The final talk is spoken by Dale Cruikshank and titled Fifty Years of Exploring Pluto: From Telescopes to the New Horizons Mission. I'm going to pistol-whip the next person who tries to recite to me the histories of Percival Lowell or Clyde Tombaugh. A long time ago, when the New Horizons flyby was happening, there was a part of the mission where they tried to see the "dark side" of Pluto using "Charon-shine" for light. I'm getting impatient. It hasn't come. It's implicit that there's been a problem, but they haven't mentioned a problem either. There's just silence on the topic. Slide at 3:09:23 is worth watching this far. A bit of a geological map. Incomplete without the Charon-shine. The nitrogen glaciers and the "tectonics without tidal heating," are a huge deal. This truly makes large KBO's distinct from comets.
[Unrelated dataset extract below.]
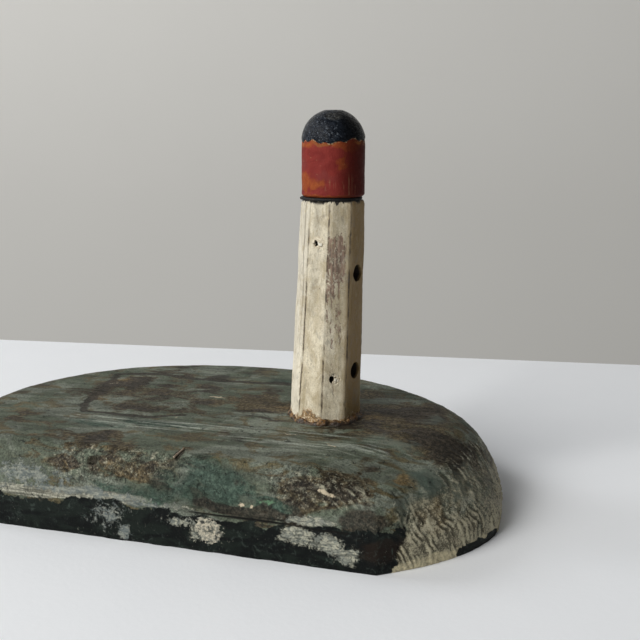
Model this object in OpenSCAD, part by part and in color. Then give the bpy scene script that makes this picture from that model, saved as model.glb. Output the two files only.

KBO binaries (which will one day be the final nomenclature of the P-C system) exchange material and energy, and while the P-C System is moving away and into shadow for centuries, other KBO binaries will appear from the shadows. Looking so far away, the suns light plays angles. KBO's too distant to have come into the light will emerge as the P-C system fades. Most likely Haumea and it's cluster of KBO's have some intimate relationship. Eris and Dysnomia may have more of a classic moon relationship, whereas Charon tidally locks Pluto and the two have four satellites together that orbit them both proportionately. I think a theme of these KBO's is likely to emerge, and the P-C system is after-all the only proven binary in our solar system, making it extra special.